Parametric spline curves and surfaces are typically constructed so that some number of derivatives match where the curve segments or surface patches abut. If derivatives up to order n are continuous, the segments or patches are said to meet with C^n, or nth order parametric continuity. It has been shown previously that parametric continuity is sufficient, but not necessary, for geometric smoothness.

The geometric measures of unit tangent and curvature vectors for curves (objects of parametric dimension one), and tangent plane and Dupin indicatrix for surfaces (objects of parametric dimension two), have been used to define first and second order geometric continuity. These measures are intrinsic in that they are independent of the parametrizations used to describe the curve or surface. In this work, the notion of geometric continuity as a parametrization independent measure is extended for arbitrary order n (G^n), and for objects of arbitrary parametric dimension p. Two equivalent characterizations of geometric continuity are developed: one based on the notion of reparametrization, and one based on the theory of differentiable manifolds.

From the basic definitions, a set of necessary and sufficient constraint equations is developed. The constraints (known as the Beta constraints) result from a direct application of the univariate chain rule for curves and the bivariate chain rule for surfaces. In the spline construction process the Beta constraints provide for the introduction of freely selectable quantities known as shape parameters. For polynomial splines, the use of the Beta constraints allows greater design flexibility through the shape parameters without raising the polynomial degree.

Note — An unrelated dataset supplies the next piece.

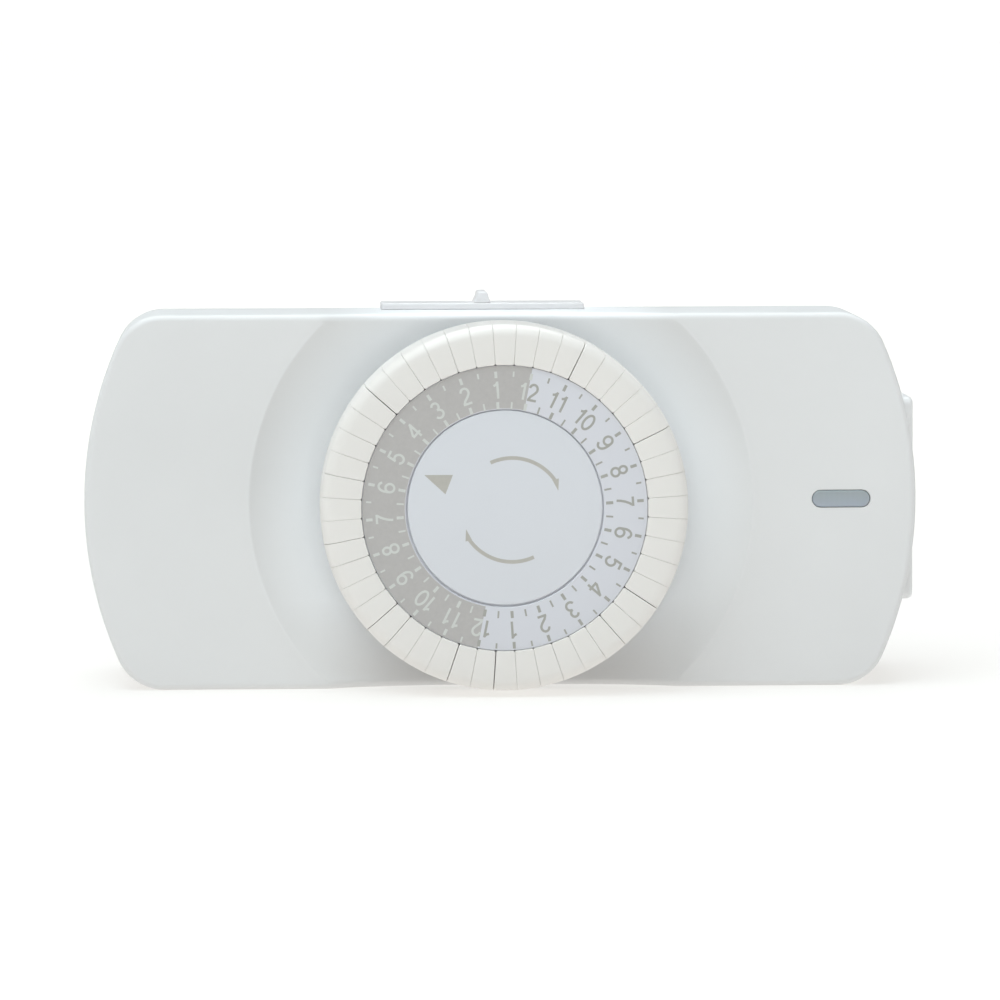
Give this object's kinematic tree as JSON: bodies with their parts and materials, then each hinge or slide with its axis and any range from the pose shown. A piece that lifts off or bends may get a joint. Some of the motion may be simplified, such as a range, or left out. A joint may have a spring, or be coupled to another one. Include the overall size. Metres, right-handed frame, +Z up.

The approach taken is important for several reasons. First, it generalizes geometric continuity to arbitrary order for both curves and surfaces. Second, it shows the fundamental connection between geometric continuity of curves and that of surfaces. Third, due to the chain rule derivation, constraints of any order can be determined more easily than using derivations based exclusively on geometric measures. Finally, a firm connection is established between the theory of differentiable manifolds and the use of parametric splines in computer aided geometric design.